# Green's Formula, polar co-ordinates

Printable View

• Nov 4th 2008, 10:56 AM
pkr
Green's Formula, polar co-ordinates
http://i97.photobucket.com/albums/l2...on77/math1.jpg

where
C is the ellipse x^2/a^2 + y^2/b^2 = 1
a,b>0

So basically I get upto II(-2)dxdy, with the elipse as limits, then converting to polar co-ordinates i'm unsure on the limits, but I have a vague idea it is sqrt(ab), can anyone confirm this? Would be appreciated, also can anyone tell me the best way be able to post all the different mathematical symbols
• Nov 4th 2008, 01:25 PM
ThePerfectHacker
Let $\displaystyle \bold{F}(x,y) = (M(x,y),N(x,y))$ where $\displaystyle M(x,y) = x+y$ and $\displaystyle N(x,y) = x - y$.

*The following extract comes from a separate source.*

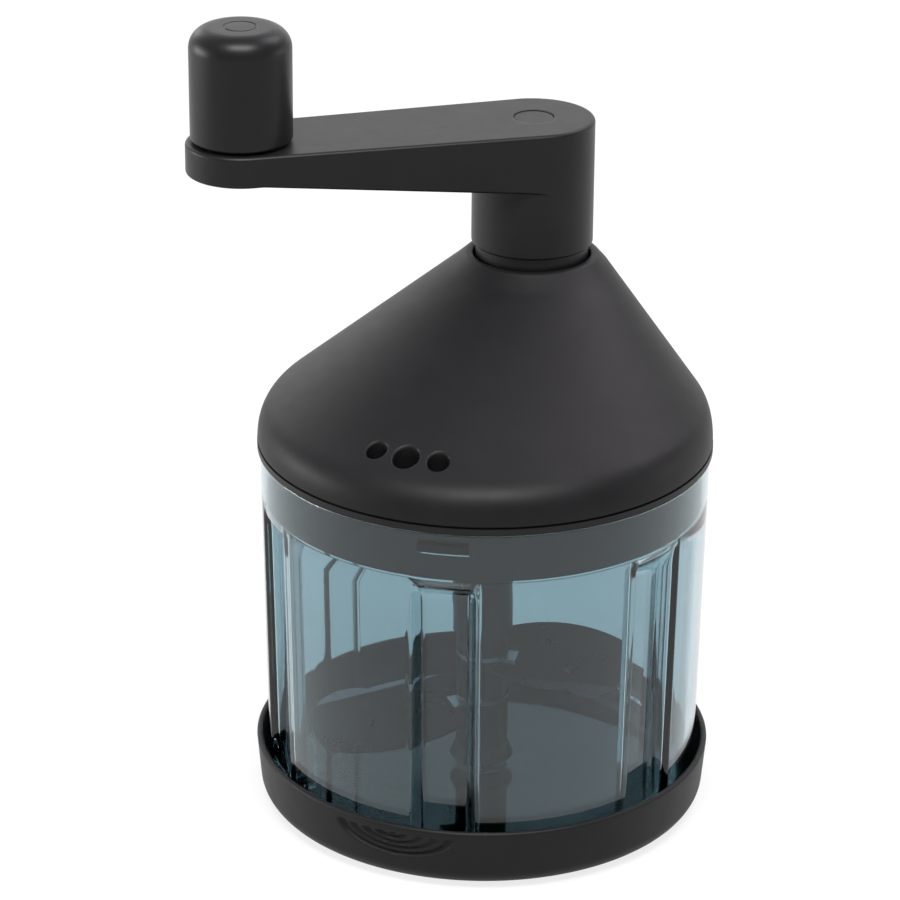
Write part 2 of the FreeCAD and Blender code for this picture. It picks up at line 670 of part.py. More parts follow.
def gear_cover():
    wall = COVER_WALL
    gear_r = COVER_GEAR_R
    pinion_r = COVER_PINION_R
    outer = capsule(gear_r + wall, HUB, pinion_r + wall, CENTRE, PLATE_Z, COVER_TOP_Z)
    inner = capsule(gear_r, HUB, pinion_r, CENTRE, PLATE_Z - 1, COVER_TOP_Z - wall)
    tabs = [cyl(COVER_TAB_R, PLATE_Z, PLATE_Z + COVER_TAB_T, p) for p in cover_screw_places()]
    boss_low = COVER_TOP_Z - 2 * wall
    boss = cyl(COVER_BOSS_R, boss_low, COVER_TOP_Z + wall)
    cover = fuse(outer, *tabs).cut(inner)
    cover = fuse(cover, boss).cut(cyl(PINION_STUB_R + RUN, boss_low - 1, COVER_TOP_Z + wall / 2))
    cover = cover.cut(cyl(COVER_HOLE_R, boss_low, COVER_TOP_Z + 1, HUB))
    for place in cover_screw_places():
        cover = cover.cut(cyl(SCREW_CLEAR_R, PLATE_Z - 1, PLATE_Z + COVER_TAB_T + 1, place))
    return cover


def gear_cover_screws():
    head = PLATE_Z + COVER_TAB_T
    tip = BOWL_TOP_Z - COVER_SCREW_TIP
    screws = [pan_screw(p, tip, head, SCREW_R, COVER_HEAD_R, 1) for p in cover_screw_places()]
    return Part.makeCompound(screws)


# ---- crank -------------------------------------------------------------
def gear_groove(outer):
    high = GEAR_Z - GEAR_CLIP_GAP
    return ring(outer, GEAR_GROOVE_R, high - GEAR_CLIP_T, high, HUB)


def crank_shaft():
    shoulder = GEAR_Z - GEAR_CLIP_GAP + GEAR_CLIP_T / 4
    neck = NECK_LOW_Z - GEAR_CLIP_T
    stub = cyl(PIVOT_R, BOWL_TOP_Z - PIVOT_SINK + SEAM, shoulder, HUB)
    seat = polygon_bar(6, GEAR_HEX, shoulder, GEAR_Z + GEAR_THICK, HUB)
    waist = cyl(WAIST_R, GEAR_Z + GEAR_THICK, neck, HUB)
    journal = cyl(JOURNAL_R, neck, COLLAR_LOW_Z, HUB)
    collar = cyl(COLLAR_R, COLLAR_LOW_Z, COLLAR_TOP_Z, HUB)
    drive = polygon_bar(6, DRIVE_HEX, COLLAR_TOP_Z, DRIVE_TOP_Z, HUB)
    shaft = fuse(stub, seat, waist, journal, collar, drive)
    thread = cyl(DRIVE_SCREW_R, DRIVE_SCREW_LOW - 1, DRIVE_TOP_Z + 1, HUB)
    return shaft.cut(gear_groove(WAIST_R)).cut(thread)


def gear_clip():
    corner = at(-GEAR_CLIP_MOUTH / 2, AXIS_GAP + 1, GEAR_Z - 3 * GEAR_CLIP_T)
    gap = Part.makeBox(GEAR_CLIP_MOUTH, GEAR_CLIP_R * 2, 3 * GEAR_CLIP_T, corner)
    return gear_groove(GEAR_CLIP_R).cut(gap)


def arm_end():
    return polar(ARM_LEN, ARM_ANGLE, HUB)


def below_arm():
    """Everything under the arm's sloping underside, which is level near the knob."""
    slope = (ARM_END_Z - ARM_ROOT_Z) / ARM_FLAT
    start = -2 * SLEEVE_R
    stop = ARM_LEN + 2 * ARM_END_R
    side = [(start, SLEEVE_LOW_Z), (start, ARM_ROOT_Z + slope * start), (ARM_FLAT, ARM_END_Z),
            (stop, ARM_END_Z), (stop, SLEEVE_LOW_Z)]
    wire = Part.makePolygon([at(x, start, z) for x, z in side + side[:1]])
    below = Part.Face(wire).extrude(at(0, -2 * start, 0))
    below.rotate(CENTRE, UP, ARM_ANGLE)
    below.translate(HUB)
    return below


def crank_arm():
    end = arm_end()
    bar = capsule(SLEEVE_R, HUB, ARM_END_R, end, DRIVE_TOP_Z, ARM_TOP_Z).cut(below_arm())
    sleeve = cyl(SLEEVE_R, SLEEVE_LOW_Z, ARM_TOP_Z, HUB)
    arm = fuse(bar, sleeve)
    rims = [e for e in arm.Edges if abs(e.BoundBox.ZMin - ARM_TOP_Z) < 1e-6]
    arm = arm.makeFillet(ARM_EDGE, rims)
    foot = [e for e in arm.Edges if abs(e.BoundBox.ZMax - SLEEVE_LOW_Z) < 1e-6]
    arm = arm.makeFillet(SLEEVE_EDGE, foot)
    arm = arm.cut(polygon_bar(6, DRIVE_HEX, SLEEVE_LOW_Z - 1, DRIVE_TOP_Z + ARM_SOCKET_GAP, HUB))
    arm = arm.cut(cyl(DRIVE_SCREW_R + SLOT_GAP, DRIVE_TOP_Z, CAP_SEAT_Z + 1, HUB))
    arm = arm.cut(cyl(CAP_R, CAP_SEAT_Z, ARM_TOP_Z + 1, HUB))
    return arm.cut(cyl(KNOB_PIN_R, ARM_END_Z - 1, ARM_TOP_Z + 1, end))


def crank_screw():
    return pan_screw(HUB, DRIVE_SCREW_LOW, CAP_SEAT_Z, DRIVE_SCREW_R, DRIVE_HEAD_R, 1)


def screw_cap():
    top = ARM_TOP_Z - CAP_SINK
    radius = CAP_R - CAP_FIT
    disc = cyl(radius, top - CAP_T, top, HUB)
    skirt = ring(radius, radius - CAP_T * 0.6, top - CAP_T * 2.5, top - CAP_T, HUB)
    rim = [e for e in disc.Edges if abs(e.BoundBox.ZMin - top) < 1e-6]
    return fuse(disc.makeFillet(CAP_SINK * 2, rim), skirt)


# ---- knob --------------------------------------------------------------
def clip_groove(outer):
    return ring(outer, CLIP_GROOVE_R, CLIP_Z, CLIP_Z + CLIP_T, arm_end())


def knob_pin():
    shank = cyl(KNOB_PIN_R, ARM_END_Z + SLOT_GAP, KNOB_PIN_TOP, arm_end())
    return shank.cut(clip_groove(CLIP_R))


def knob_washer():
    return ring(KNOB_WASHER_R, KNOB_PIN_R, ARM_TOP_Z, ARM_TOP_Z + KNOB_WASHER_T, arm_end())


def knob_clip():
    end = arm_end()
    corner = at(end.x - CLIP_GROOVE_R * 0.7, end.y + CLIP_T, CLIP_Z - 1)
    return clip_groove(CLIP_R).cut(Part.makeBox(CLIP_GROOVE_R * 1.4, CLIP_R, 3 * CLIP_T, corner))


def knob():
    end = arm_end()
    solid = cyl(KNOB_R, KNOB_LOW_Z, KNOB_TOP_Z, end)
    top = [e for e in solid.Edges if abs(e.BoundBox.ZMin - KNOB_TOP_Z) < 1e-6]
    solid = solid.makeFillet(KNOB_EDGE, top)
    low = [e for e in solid.Edges if abs(e.BoundBox.ZMax - KNOB_LOW_Z) < 1e-6]
    solid = solid.makeFillet(SLEEVE_EDGE, low)
    mark_low = KNOB_TOP_Z - KNOB_MARK_D
    mark = ring(KNOB_MARK_R + KNOB_MARK_W, KNOB_MARK_R, mark_low, KNOB_TOP_Z + 1, end)
    return solid.cut(mark).cut(cyl(KNOB_BORE_R, KNOB_LOW_Z - 1, KNOB_BORE_Z, end))


def knob_core():
    end = arm_end()
    low = KNOB_LOW_Z + KNOB_WASHER_T / 2
    web_low = KNOB_BORE_Z - CORE_WEB
    tube = cyl(CORE_R, low, KNOB_BORE_Z, end)
    foot = cyl(KNOB_BORE_R, low, low + CORE_WEB, end)
    head = cyl(KNOB_BORE_R, web_low, KNOB_BORE_Z, end)
    bore = cyl(KNOB_PIN_R + RUN, low - 1, CLIP_Z, end)
    return fuse(tube, foot, head).cut(bore).cut(cyl(CLIP_R + SLOT_GAP, CLIP_Z - CLIP_T, web_low, end))


NODES = (base_tray, tray_grip_pad, bowl, bowl_pivot_pin,
         blade_hub, lower_blade, blade_spacer, upper_blade, blade_shaft,
         lid_base, lid_shell, lid_screws, neck_bush, pinion_bush, pivot_bush,
         gear_cover, gear_cover_screws, drive_pinion,
         crank_shaft, crank_gear, gear_clip, crank_arm, crank_screw, screw_cap,
         knob_pin, knob_washer, knob_clip, knob, knob_core)

os.makedirs("parts", exist_ok=True)
for node in NODES:
    shape = node()
    shape.exportStep(os.path.join("parts", node.__name__ + ".step"))
    print(node.__name__, "valid" if shape.isValid() else "BAD", len(shape.Solids), round(shape.Volume, 1))
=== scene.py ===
import json
import math
import bmesh
import bpy
from mathutils import Matrix, Vector


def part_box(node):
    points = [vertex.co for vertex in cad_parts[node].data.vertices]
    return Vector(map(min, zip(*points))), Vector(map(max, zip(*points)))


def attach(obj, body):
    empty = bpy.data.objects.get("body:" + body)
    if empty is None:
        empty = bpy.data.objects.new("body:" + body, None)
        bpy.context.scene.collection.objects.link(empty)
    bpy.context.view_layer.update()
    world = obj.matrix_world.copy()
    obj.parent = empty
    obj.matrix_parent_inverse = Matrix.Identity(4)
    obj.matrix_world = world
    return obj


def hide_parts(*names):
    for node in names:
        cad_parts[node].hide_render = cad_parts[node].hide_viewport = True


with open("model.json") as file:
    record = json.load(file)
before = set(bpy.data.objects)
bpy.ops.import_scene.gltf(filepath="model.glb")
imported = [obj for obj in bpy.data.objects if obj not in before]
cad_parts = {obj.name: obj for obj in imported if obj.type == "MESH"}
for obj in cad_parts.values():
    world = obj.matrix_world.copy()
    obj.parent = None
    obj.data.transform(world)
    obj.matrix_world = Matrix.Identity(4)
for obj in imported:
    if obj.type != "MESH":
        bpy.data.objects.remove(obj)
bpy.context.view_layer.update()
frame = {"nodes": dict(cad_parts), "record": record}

# Looks of a hand crank food chopper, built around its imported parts.
# Meshes are worked out in millimetres in the frame of the parts, and scaled once by MM.
MM = 0.001


def extent(node):
    low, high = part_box(node)
    return low / MM, high / MM


def middle(node):
    low, high = extent(node)
    return (low + high) / 2


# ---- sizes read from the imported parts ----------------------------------
HUB = middle("crank_shaft")
KNOB = middle("knob")
LID_R = extent("lid_shell")[1].x
LID_LOW_Z = extent("lid_shell")[0].z
LIP_Z = extent("lid_shell")[1].z
BOWL_TOP_R = extent("bowl")[1].x
BOWL_TOP_Z = extent("bowl")[1].z
BOWL_LOW_Z = extent("bowl")[0].z
TRAY_RIM_R = extent("base_tray")[1].x
TRAY_UNDER_Z = extent("base_tray")[0].z
TRAY_TOP_Z = extent("base_tray")[1].z
SLEEVE_LOW_Z = extent("crank_arm")[0].z
ARM_TOP_Z = extent("crank_arm")[1].z
KNOB_LOW_Z = extent("knob")[0].z
KNOB_TOP_Z = extent("knob")[1].z
KNOB_R = extent("knob")[1].x - KNOB.x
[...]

Green's theorem says $\displaystyle \oint_C \bold{F} = \iint_D \frac{\partial N}{\partial x} - \frac{\partial M}{\partial y} = \iint_D (1 - 1) = 0$

However, if you had $\displaystyle \bold{F}(x,y) = (N(x,y),M(x,y))$ then:
$\displaystyle \oint_C F = \iint_D 2 = 2\text{area}(D) = 2\pi ab$

Because the area of the ellipse $\displaystyle D$ is given by $\displaystyle \pi ab$.
• Nov 4th 2008, 01:29 PM
pkr
Where you have N(x,y)= x-y, should it not be = y-x

as there was a "-" in the original formula?
• Nov 4th 2008, 01:47 PM
ThePerfectHacker
Quote:

Originally Posted by pkr
Where you have N(x,y)= x-y, should it not be = y-x

as there was a "-" in the original formula?

Yes, I copied down your problem in correctly.
However, all the steps necessary to solve it are still there.